Select the lines that hold the word "attach" and copy each one.

===============

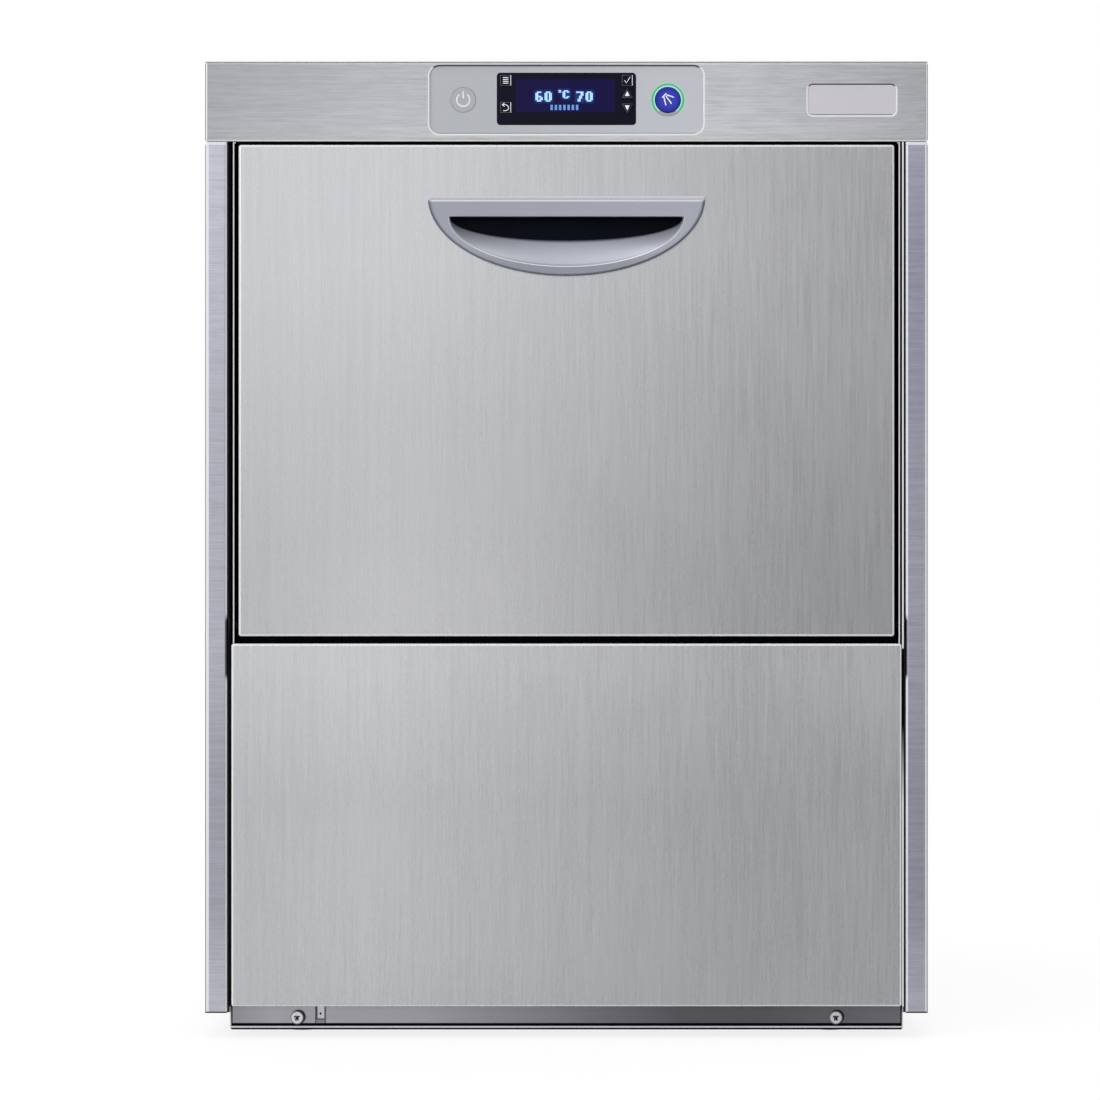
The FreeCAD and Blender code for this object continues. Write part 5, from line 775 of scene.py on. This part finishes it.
# How far the coils stop short of the spring's ends, and the coils' middle lies in from its outer side.
SPRING_END, SPRING_SIDE = 0.013, 0.006
spring_low, spring_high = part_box("door_springs")
coil_z = (spring_low.z + SPRING_END, spring_high.z - SPRING_END)
spring_finish = Finish("spring_finish")
scale_marks = spring_finish.noise((500, 500, 500), 2.0)
spring_finish.surface(Base_Color=spring_finish.tinted(rgb(150, 150, 154), 1 + (scale_marks - 0.5) * 0.2),
                      Metallic=1.0, Roughness=0.36 + (scale_marks - 0.5) * 0.2)
spring_x = spring_high.x - SPRING_SIDE
spring_y = (spring_low.y + spring_high.y) / 2
coils = Pattern("door_spring_coils", turns=72.0, radius=0.0050, wire=0.0009, height=coil_z[1] - coil_z[0])
spiral = coils.node("GeometryNodeCurveSpiral", {}, {
    "Resolution": 14, "Rotations": coils.turns, "Start Radius": coils.radius, "End Radius": coils.radius,
    "Height": coils.height})
section, ring_line = (
    coils.node("GeometryNodeCurvePrimitiveCircle", {"mode": "RADIUS"}, {"Resolution": sides, "Radius": reach})
    for sides, reach in ((6, coils.wire), (20, coils.radius - coils.wire / 2)))
helix = coils.node("GeometryNodeCurveToMesh", {},
                   {"Curve": spiral, "Profile Curve": section, "Fill Caps": True})
eye = coils.node("GeometryNodeCurveToMesh", {}, {"Curve": ring_line, "Profile Curve": section})
upright_eyes = [coils.moved(eye, coils.vector(0.0, 0.0, z), (0.0, math.pi / 2, 0.0))
                for z in (0 - coils.radius, coils.height + coils.radius)]
spring = coils.joined(helix, *upright_eyes)
pair = [coils.moved(spring, (x, spring_y, coil_z[0])) for x in (-spring_x, spring_x)]
springs = coils.make(coils.joined(*pair), spring_finish)
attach(springs, "cabinet")
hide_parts("door_springs")

# --- front frame and seal ------------------------------------------------------------------------------
# The steel frame welded round the mouth of the chamber, painted near black as shade outside the door's edge,
# with a painted highlight along its lip and a painted glint where each hinge passes. The door closes on a
# black rubber lip, and a dark strip of the rubber, painted shade, fills the gap beside each front column.

POST_INNER = 0.2660
GLINT_X, GLINT_Z, GLINT_HALF, GLINT_SLOPE = 0.2645, 0.3482, 0.0005, 0.6
frame_finish = ground_steel("front_frame_finish", rgb(200, 200, 205), "z", 0.36)
frame_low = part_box("door_frame")[0]
out, rise = abs(frame_finish.axis("X")), frame_finish.axis("Z")
# Painted shade outside the door's edge, a painted highlight on the lip and a painted glint by each hinge.
outside_door = frame_finish.either(
    out.step(door_high.x - 0.0018, door_high.x - 0.0014),
    rise.step(door_high.z - 0.0018, door_high.z - 0.0014),
    1 - rise.step(door_low.z + 0.0014, door_low.z + 0.0018))
lip_edge = 1 - frame_finish.axis("Y").step(frame_low.y + 0.0003, frame_low.y + 0.0006)
above_door = rise.step(door_high.z + 0.0003, door_high.z + 0.0006)
between_posts = 1 - out.step(POST_INNER - 0.0005, POST_INNER)
glint = abs(rise - GLINT_Z - (out - GLINT_X) * GLINT_SLOPE) < GLINT_HALF
glint = glint * (out < POST_INNER) * (out > door_high.x)
frame_finish.highlighted(
    frame_finish.either(lip_edge * (1 - above_door * between_posts), glint * 0.8),
    frame_finish.blend(outside_door, frame_finish.colour, SHADE_BLACK))
dress(frame_finish, "door_frame")
rubber = Finish("seal_rubber_finish")
bloom = rubber.noise((60, 60, 60), 3.0)
rubber.surface(Base_Color=rubber.tinted(rgb(40, 40, 42), 1 + (bloom - 0.5) * 0.3),
               Roughness=0.62 + (bloom - 0.5) * 0.2)
dress(rubber, "door_seal")
# A dark strip in the gap beside each column, painted shade.
SHADE_STRIP_BACK, SHADE_STRIP_GAP, SHADE_STRIP_DEPTH = 0.006, 0.001, 0.004
for side, sign in (("left", -1), ("right", 1)):
    strip_x = sign * (column_low.x + tray_high.x) / 2
    printed(side + "_edge_trim", "cabinet", column_low.y + SHADE_STRIP_BACK, rubber,
            [[(strip_x, column_low.z), (strip_x, fascia_foot - SHADE_STRIP_GAP)]],
            width=column_low.x - tray_high.x, thick=SHADE_STRIP_DEPTH)

# --- wash chamber and tank -----------------------------------------------------------------------------
# Deep satin stainless pressings. Two punched strainer plates lie over the tank, round the sump's woven
# filter basket and its standpipe. The looped heater lies on the tank's floor.

dress(chamber_finish, "wash_chamber", "wash_tank", "tank_strainer")
dress(bright_steel, "tank_heater")
dress(moulded("filter_finish", rgb(122, 128, 136), 0.5), "overflow_standpipe")

# Radians of the weave's wave to the metre.
WEAVE_WAVE = 2400
basket = Finish("filter_basket_finish")
around, along = (thread.math("SINE", thread * WEAVE_WAVE)
                 for thread in (basket.axis("Z"), basket.axis("X") + basket.axis("Y")))
weave = (around * along).step(-0.2, 0.6)
basket.surface(Base_Color=basket.blend(weave, rgb(58, 62, 68), rgb(128, 134, 142)), Roughness=0.5,
               Normal=basket.relief(weave, 0.0001))
dress(basket, "sump_filter")

strainer_low, strainer_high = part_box("tank_strainer")
filter_low, filter_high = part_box("sump_filter")
stem_low, stem_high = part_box("lower_arm_spindle")
holes = Pattern("strainer_holes", columns=62, rows=61, hole=0.0014, margin=0.012,
                left=strainer_low.x, right=strainer_high.x, front=strainer_low.y, back=strainer_high.y,
                top=strainer_high.z, lift=0.00008, filter_x=(filter_low.x + filter_high.x) / 2,
                filter_y=(filter_low.y + filter_high.y) / 2,
                filter_r=(filter_high.x - filter_low.x) / 2 + 0.006,
                stem_y=(stem_low.y + stem_high.y) / 2, stem_r=0.030, seam=0.005)
grid = holes.node("GeometryNodeMeshGrid", {}, {
    "Size X": holes.right - holes.left - holes.margin * 2, "Vertices X": holes.columns,
    "Size Y": holes.back - holes.front - holes.margin * 2, "Vertices Y": holes.rows})
laid = holes.moved(grid, holes.vector((holes.left + holes.right) / 2, (holes.front + holes.back) / 2,
                                      holes.top + holes.lift))
here = holes.node("GeometryNodeInputPosition")
px, py = (holes.node("ShaderNodeSeparateXYZ", {}, {0: here}, label) for label in "XY")


def inside(x, y, reach):
    """Whether a point lies inside a circle."""
    return ((px - x) * (px - x) + (py - y) * (py - y)) < reach * reach


skipped = (inside(holes.filter_x, holes.filter_y, holes.filter_r) + inside(0.0, holes.stem_y, holes.stem_r)
           + (abs(px) < holes.seam)) > 0.5
kept = holes.node("GeometryNodeDeleteGeometry", {"domain": "POINT"}, {"Geometry": laid, "Selection": skipped})
# The holes are dark discs on the plates, painted shade where the dark tank would show through.
disc = holes.node("GeometryNodeMeshCircle", {"fill_type": "TRIANGLE_FAN"},
                  {"Vertices": 8, "Radius": holes.hole})
hole_shade_finish = moulded("strainer_hole_finish", rgb(26, 26, 28), 0.7)
punched = holes.make(holes.at(kept, disc), hole_shade_finish)
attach(punched, "cabinet")

# --- spray arms ----------------------------------------------------------------------------------------
# Two pairs of hollow moulded arms, one pair under the rack and one above it: wash arms in blue and rinse
# arms in pale grey. Each pair turns freely on a moulded stem that also carries the water to it.

dress(moulded("wash_arm_finish", rgb(58, 96, 158), 0.4), "lower_wash_arm", "upper_wash_arm")
pale_plastic = moulded("rinse_arm_finish", rgb(206, 208, 212), 0.42)
dress(pale_plastic, "lower_rinse_arm", "upper_rinse_arm", "lower_arm_spindle", "upper_arm_spindle",
      "detergent_rotor", "rinse_aid_rotor")

# --- glass rack ----------------------------------------------------------------------------------------
# An open basket for glasses, 500 mm square, moulded in one piece: a lattice floor, and walls of posts
# between three bands. It slides on a rail at each side of the chamber.

rack_low, rack_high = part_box("glass_rack")
rack = Pattern("rack_lattice", ribs=19, posts=13, rib=0.0030, depth=0.0050, wall=0.0030, band=0.0140,
               middle=0.0060, rim=0.0110, post=0.0075, half=(rack_high.x - rack_low.x) / 2,
               centre_y=(rack_low.y + rack_high.y) / 2, foot=rack_low.z, height=rack_high.z - rack_low.z)
span = rack.half * 2


def bar(x, y, z):
    return rack.node("GeometryNodeMeshCube", {}, {"Size": rack.vector(x, y, z)})


pitch = (span - rack.rib) / (rack.ribs - 1)
floor_ribs = [
    rack.at(rack.row(rack.ribs, rack.vector(rack.rib / 2 - rack.half, 0.0, rack.depth / 2),
                     rack.vector(pitch, 0.0, 0.0)), bar(rack.rib, span, rack.depth)),
    rack.at(rack.row(rack.ribs, rack.vector(0.0, rack.rib / 2 - rack.half, rack.depth / 2),
                     rack.vector(0.0, pitch, 0.0)), bar(span, rack.rib, rack.depth))]
side_bands = []
for height, level in ((rack.band, rack.band / 2), (rack.middle, rack.height * 0.52),
                      (rack.rim, rack.height - rack.rim / 2)):
    side_bands.append(rack.moved(bar(span, rack.wall, height),
                                 rack.vector(0.0, rack.wall / 2 - rack.half, level)))
tall = rack.height - rack.rim
post_pitch = (span - rack.post) / (rack.posts - 1)
side_bands.append(rack.at(
    rack.row(rack.posts, rack.vector(rack.post / 2 - rack.half, rack.wall / 2 - rack.half, tall / 2),
             rack.vector(post_pitch, 0.0, 0.0)), bar(rack.post, rack.wall * 0.8, tall)))
side = rack.joined(*side_bands)
walls = [rack.moved(side, (0.0, 0.0, 0.0), (0.0, 0.0, quarter * math.pi / 2)) for quarter in range(4)]
standing = rack.moved(rack.joined(*floor_ribs, *walls), rack.vector(0.0, rack.centre_y, rack.foot))
basket_piece = rack.make(standing, moulded("rack_finish", rgb(52, 86, 148), 0.46))
soften = basket_piece.modifiers.new("edges", "BEVEL")
soften.width, soften.segments = 0.0004, 1
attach(basket_piece, "rack")
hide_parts("glass_rack")

# --- pumps, heating and services -----------------------------------------------------------------------
# What lies below and behind the tank: cast pump housings and the steel drum of the boiler, on feet on the
# base tray, with moulded pumps and a valve, and the rubber hoses that join them.

cast = Finish("motor_alloy_finish")
skin = cast.noise((420, 420, 420), 3.0)
cast.surface(Base_Color=cast.tinted(rgb(160, 162, 166), 1 + (skin - 0.5) * 0.18), Metallic=0.8,
             Roughness=0.52 + (skin - 0.5) * 0.2, Normal=cast.relief(skin, 0.00006))
dress(cast, "wash_pump", "rinse_pump")
dress(chamber_finish, "rinse_boiler")
dress(black_plastic, "pump_rotor", "drain_pump", "water_inlet_valve", "cable_gland", "dosing_pumps")
dress(rubber, "spray_pipework")

# --- studio --------------------------------------------------------------------------------------------
# A pale floor and white surroundings, with a soft light at the left, a weaker one at the right and a wide
# one overhead. In front the surroundings darken towards the right, and at the back straight overhead.
# The floor in front mirrors darker towards the right in the steel, as if a black card lay there.

FLOOR_HALF, FLOOR_BACK = 6, 8
floor_mesh = bpy.data.meshes.new("studio_floor")
floor_mesh.from_pydata([(-FLOOR_HALF, -FLOOR_HALF, 0), (FLOOR_HALF, -FLOOR_HALF, 0),
                        (FLOOR_HALF, FLOOR_BACK, 0), (-FLOOR_HALF, FLOOR_BACK, 0)], [], [(0, 1, 2, 3)])
floor_mesh.update()
stage_floor = bpy.data.objects.new("studio_floor", floor_mesh)
bpy.context.scene.collection.objects.link(stage_floor)
floor = Finish("studio_floor_finish")
floor_grain = floor.noise((3, 3, 3), 2.0)
mirrored, seen = (floor.node("ShaderNodeLightPath", {}, {}, ray)
                  for ray in ("Is Glossy Ray", "Is Camera Ray"))
card = mirrored * floor.axis("X").step(-0.25, 0.35) * (1 - floor.axis("Y").step(-0.4, -0.2))
floor_tone = 1 + (floor_grain - 0.5) * 0.01 - card * 0.6
floor.surface(Base_Color=floor.tinted((0.81, 0.81, 0.81), floor_tone), Roughness=0.7)
shine = floor.node("ShaderNodeEmission", {}, {"Color": (1, 1, 1, 1), "Strength": 1.12})
painted = Wire(floor, floor.shader.outputs[0])
mixed = floor.node("ShaderNodeMixShader", {}, {0: seen * 0.75, 1: painted, 2: shine})
floor.tree.links.new(mixed.socket, floor.tree.nodes["Material Output"].inputs["Surface"])
stage_floor.data.materials.append(floor.material)

world = bpy.data.worlds.new("studio")
world.use_nodes = True
bpy.context.scene.world = world
sky = Graph(world.node_tree)
way_out = sky.node("ShaderNodeTexCoord", output="Generated")
way_x, way_y, way_z = (sky.node("ShaderNodeSeparateXYZ", {}, {0: way_out}, label) for label in "XYZ")
in_front = 1 - way_y.step(-0.15, 0.15)
from_left = 1 - way_x.step(-0.08, 0.10)
from_above = way_z.step(0.0, 0.70)
not_overhead = 1 - way_z.step(0.70, 0.90)
level = (1 - in_front) * not_overhead + in_front * (0.20 + from_left * 0.72 + from_above * 0.30)
white = sky.node("ShaderNodeBackground", {}, {"Color": (1, 1, 1, 1), "Strength": 1.0})
soft = sky.node("ShaderNodeBackground", {}, {"Color": (1, 1, 1, 1), "Strength": level})
direct = sky.node("ShaderNodeMixShader", {}, {
    0: sky.node("ShaderNodeLightPath", output="Is Camera Ray"), 1: soft, 2: white})
sky.tree.links.new(direct.socket, world.node_tree.nodes["World Output"].inputs["Surface"])


def soft_light(name, place, target, size, power):
    """A rectangular soft light that faces a point."""
    lamp = bpy.data.lights.new(name, "AREA")
    lamp.shape, lamp.size, lamp.size_y, lamp.energy = "RECTANGLE", size[0], size[1], power
    holder = bpy.data.objects.new(name, lamp)
    holder.location = place
    holder.rotation_euler = (Vector(target) - Vector(place)).to_track_quat("-Z", "Y").to_euler()
    bpy.context.scene.collection.objects.link(holder)


soft_light("key_light", (-2.3, -2.8, 1.6), (0, -0.3, 0.45), (1.4, 2.0), 12)
soft_light("fill_light", (2.6, -1.6, 1.2), (0, 0, 0.4), (1.2, 1.8), 6)
soft_light("overhead_light", (0, 0.2, 2.8), (0, 0, 0.4), (2.4, 2.0), 14)

# The camera looks straight at the front, a little left of the machine's middle and level with it. The
# width that it takes in is measured at the door's face.
VIEW_WIDTH, DISTANCE, SENSOR = 0.8824, 2.8, 36
CAMERA_X, CAMERA_Z = -0.0132, 0.3917
camera = bpy.data.cameras.new("camera")
camera.sensor_width = SENSOR
camera.lens = SENSOR * DISTANCE / VIEW_WIDTH
eye_point = bpy.data.objects.new("camera", camera)
eye_point.location = (CAMERA_X, door_low.y - DISTANCE, CAMERA_Z)
eye_point.rotation_euler = (math.pi / 2, 0, 0)
bpy.context.scene.collection.objects.link(eye_point)
bpy.context.scene.camera = eye_point
bpy.context.scene.view_settings.view_transform = "Standard"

===============

_Solution to this exercise_.
attach(springs, "cabinet")
attach(punched, "cabinet")
attach(basket_piece, "rack")